Does this promise that God will work out a good parking space for Christian believers who pull into a crowded parking lot?  No, indeed the rain and the lack of parking spaces falls on the righteous and the unrighteous. Does this promise that believers who fall sick will automatically get better? Or get better if they have enough faith? Or, failing that, that some counter-balancing good will come of sickness, loss, or death? No, believers get sick, suffer, and die, though they do have a hope that is distinct.

What this verse does promise is that God’s glory is our past, present, and future. It reminds us that God created the world in beauty and perfection, in reflection of the glory of the Trinity – Father, Son, and Spirit. It reminds us that God’s purpose – our future – brings glory to God. Certainly all the redeemed will honor and glorify God through Jesus Christ, the Lamb of God. Even the horrible consequences of sin and evil will bring glory to God in God’s perfect justice and judgment. 

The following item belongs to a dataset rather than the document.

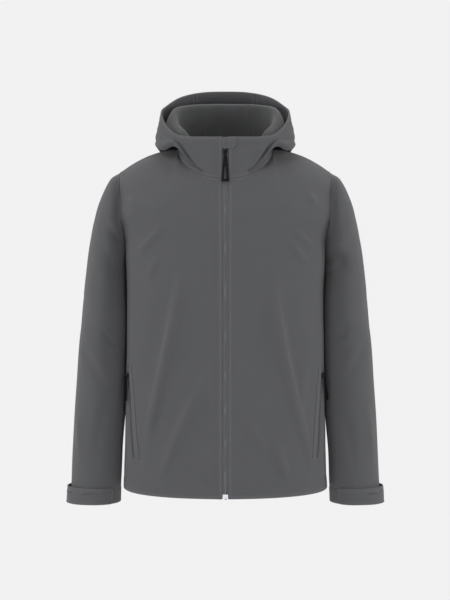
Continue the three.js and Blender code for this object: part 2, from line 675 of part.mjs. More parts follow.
// A pull tab in its own frame: x along its hinge, y up the zip, z away from the cloth, the hinge at the
// origin.
function pullerGeometry({ length, neck, neckHalf, shoulderHalf, bottomHalf, slotFrom, rim }) {
  const outline = new THREE.Shape();
  outline.moveTo(-neckHalf, 0);
  outline.lineTo(-neckHalf, -neck);
  outline.lineTo(-shoulderHalf, -neck - PULLER_SHOULDER_DROP);
  outline.lineTo(-bottomHalf, -length + PULLER_CORNER);
  outline.quadraticCurveTo(-bottomHalf, -length, -bottomHalf + PULLER_CORNER, -length);
  outline.lineTo(bottomHalf - PULLER_CORNER, -length);
  outline.quadraticCurveTo(bottomHalf, -length, bottomHalf, -length + PULLER_CORNER);
  outline.lineTo(shoulderHalf, -neck - PULLER_SHOULDER_DROP);
  outline.lineTo(neckHalf, -neck);
  outline.lineTo(neckHalf, 0);
  const slot = new THREE.Path();
  const slotHalf = bottomHalf - rim;
  const sill = -length + rim * SLOT_SILL_SHARE;
  slot.moveTo(-slotHalf, sill);
  slot.lineTo(slotHalf, sill);
  slot.lineTo(slotHalf * SLOT_TOP_SHARE, -slotFrom);
  slot.lineTo(-slotHalf * SLOT_TOP_SHARE, -slotFrom);
  slot.closePath();
  outline.holes.push(slot);
  const plate = new THREE.ExtrudeGeometry(outline, { depth: PULLER_THICKNESS, bevelEnabled: false, curveSegments: 3 });
  plate.translate(0, 0, -PULLER_THICKNESS / 2);
  const barrel = new THREE.CylinderGeometry(PULLER_BARREL, PULLER_BARREL, 2 * neckHalf, 12).rotateZ(Math.PI / 2);
  return joined(plate, barrel);
}

// A slider in the same frame: a base on the tape and two ears beside the tab's barrel.
function sliderGeometry() {
  const outline = new THREE.Shape();
  const floor = -PULLER_BARREL - SEAM_GAP - SLIDER.base;
  const ear = floor + SLIDER.ear;
  outline.moveTo(-SLIDER.half, floor);
  outline.lineTo(SLIDER.half, floor);
  outline.lineTo(SLIDER.half, ear);
  outline.lineTo(SLIDER.earInner, ear);
  outline.lineTo(SLIDER.earInner, floor + SLIDER.base);
  outline.lineTo(-SLIDER.earInner, floor + SLIDER.base);
  outline.lineTo(-SLIDER.earInner, ear);
  outline.lineTo(-SLIDER.half, ear);
  outline.closePath();
  const body = new THREE.ExtrudeGeometry(outline, { depth: SLIDER.length, bevelEnabled: false });
  return body.rotateX(Math.PI / 2).translate(0, SLIDER.length / 2, 0);
}
const SLIDER_SEAT = PULLER_BARREL + SEAM_GAP + SLIDER.base;

// Places a slider and its pull tab: `seat` is on the tape, `up` runs up the zip, `out` away from the cloth.
function addPull(names, seat, up, out, sizes) {
  const y = up.clone().normalize();
  const z = out.clone().addScaledVector(y, -out.dot(y)).normalize();
  const hinge = seat.clone().addScaledVector(z, SLIDER_SEAT + SEAM_GAP);
  const frame = new THREE.Matrix4().makeBasis(y.clone().cross(z), y, z).setPosition(hinge);
  addPiece(names.slider, sliderGeometry(), sliderMaterial()).applyMatrix4(frame);
  const puller = pullerGeometry(sizes).rotateX(-radians(sizes.lean));
  addPiece(names.puller, puller, rubberMaterial()).applyMatrix4(frame);
}

for (const { name, sign } of SIDES) {
  const wall = clothWall(tapeGrid(sign), { lift: -TAPE_DEPTH, thickness: TAPE_WALL });
  addPiece(`zip_tape_${name}`, wall, tapeMaterial());
}
addPiece(
  "chin_guard",
  clothWall(chinGuardGrid(), { lift: CHIN_GUARD.lift, thickness: TRIM_WALL }),
  clothMaterial(),
);
for (const { name, sign } of SIDES) {
  const tab = clothWall(cuffTabGrid(sign), {
    lift: SEAM_GAP + TRIM_WALL,
    thickness: TRIM_WALL,
    proud: cuffTabProud(sign),
  });
  addPiece(`cuff_tab_${name}`, tab, clothMaterial());
}

const collarBottom = hoodPoint(0, 0);
const collarTop = hoodPoint(0, 1);
const collarUp = collarTop.clone().sub(collarBottom).setX(0).normalize();
const collarOut = vector(0, -collarUp.z, collarUp.y);
const sliderShare = (MAIN_SLIDER_HEIGHT - collarBottom.z) / (collarTop.z - collarBottom.z);
const collarAtSlider = collarBottom.clone().lerp(collarTop, sliderShare).setX(0);
const mainSeat = collarAtSlider.addScaledVector(collarOut, -TAPE_DEPTH);
addPull({ slider: "zip_slider", puller: "zip_puller" }, mainSeat, collarUp, collarOut, MAIN_PULLER);

const hemMiddle = bodyPoint(0, 0, false).setX(0);
const endBox = new THREE.BoxGeometry(2 * END_BOX.half, END_BOX.depth, END_BOX.height);
const endBoxBack = hemMiddle.y + TAPE_DEPTH - SEAM_GAP;
endBox.translate(0, endBoxBack - END_BOX.depth / 2, hemMiddle.z + END_BOX.riseOverHem + END_BOX.height / 2);
addPiece("zip_end_box", endBox, endBoxMaterial());

for (const { name, sign } of SIDES) {
  const zipHalf = POCKET.zipWidth / 2;
  const zipStrip = pocketStrip(sign, -zipHalf, zipHalf);
  const zipWall = clothWall(zipStrip, { lift: SEAM_GAP + TAPE_WALL, thickness: TAPE_WALL });
  addPiece(`pocket_zip_${name}`, zipWall, tapeMaterial());
  const weltStrip = pocketStrip(sign, -POCKET.weltFrom - POCKET.weltWidth, -POCKET.weltFrom);
  const weltWall = clothWall(weltStrip, { lift: SEAM_GAP + TRIM_WALL, thickness: TRIM_WALL });
  addPiece(`pocket_welt_${name}`, weltWall, clothMaterial());
  const row = Math.round(POCKET.rows * (1 - POCKET_SLIDER_SHARE));
  const seat = zipStrip[row][1].clone();
  const normal = gridNormals(zipStrip, false)[row][1];
  seat.addScaledVector(normal, SEAM_GAP + TAPE_WALL);
  const up = vector(0, 0, 1);
  if (sign > 0) up.applyAxisAngle(normal, radians(LEFT_POCKET_TILT));
  up.addScaledVector(normal, -up.dot(normal));
  const names = { slider: `pocket_slider_${name}`, puller: `pocket_puller_${name}` };
  addPull(names, seat, up, normal, POCKET_PULLER);
}

export default jacket;
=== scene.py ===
"""A men's hooded softshell jacket, zipped up and filled out, with its hood folded back.

The frame gives the places and the sizes. Here the cloth, seams, zips and trim get their real form and
finish. The tables are in millimetres and the meshes in metres. -Y is the front, +X the wearer's left and
+Z up.
"""

import logging
import math
from dataclasses import dataclass, field
from enum import Enum
from typing import Callable, Iterable, NamedTuple, Sequence

import bmesh
import bpy
import numpy as np
from mathutils import Matrix, Vector


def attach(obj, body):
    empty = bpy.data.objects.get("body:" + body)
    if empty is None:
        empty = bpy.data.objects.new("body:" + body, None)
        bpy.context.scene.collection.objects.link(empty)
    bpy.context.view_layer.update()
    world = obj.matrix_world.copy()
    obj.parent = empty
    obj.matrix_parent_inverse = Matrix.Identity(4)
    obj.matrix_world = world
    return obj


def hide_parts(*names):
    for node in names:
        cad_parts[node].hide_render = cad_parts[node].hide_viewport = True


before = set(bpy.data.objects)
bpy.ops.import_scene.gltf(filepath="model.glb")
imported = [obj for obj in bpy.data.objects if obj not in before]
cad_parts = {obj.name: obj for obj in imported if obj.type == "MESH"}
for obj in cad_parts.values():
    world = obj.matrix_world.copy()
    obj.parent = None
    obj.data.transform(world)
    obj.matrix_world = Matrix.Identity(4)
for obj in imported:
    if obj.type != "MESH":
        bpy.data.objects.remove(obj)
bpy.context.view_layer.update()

LOG = logging.getLogger("softshell_jacket")
METRES = 0.001  # one millimetre of the tables
Array = np.ndarray
ROOT_BODY = "jacket"
HALF_TURN = 180

# Cloth, in millimetres
WALL = 2.0
TRIM_WALL = 1.6
TAPE_WALL = 1.0
SEAM_GAP = 0.3
ZIP_HALF_WIDTH = 6.5
CLOTH_PITCH = 4.2
OUT_OF_REACH = 1e3
SEAM_STEPS = (0.0, 0.35, 0.8, 1.4, 2.2, 3.4, 5.4, 7.6, 10.4)

# Stitches, in millimetres
STITCH_PITCH = 3.4
STITCH_LENGTH = 2.5
THREAD_WIDTH = 0.6
STITCH_SINK = 0.12


# Curves and surfaces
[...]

And in the meantime – in this present in which we live – this verse reminds us that God is present in and around us. It reminds us that, for those with eyes to see and hearts to love this Lord of ours, we can see God moving us and creation towards that future fulfillment of all things. We can see the growth God brings about, from inviting and calling us to growing us up in faith. And we can long for that perfection that comes with glorification. This verse reminds us that we do not live a life governed by fate or karma or chance, but we are active and aware players in a drama that is unfolding in history, with God Himself even taking part.

For those who love God, God’s purpose IS good. God working in and around us is good. And for people looking for Good News, this is a verse worth remembering. Amen!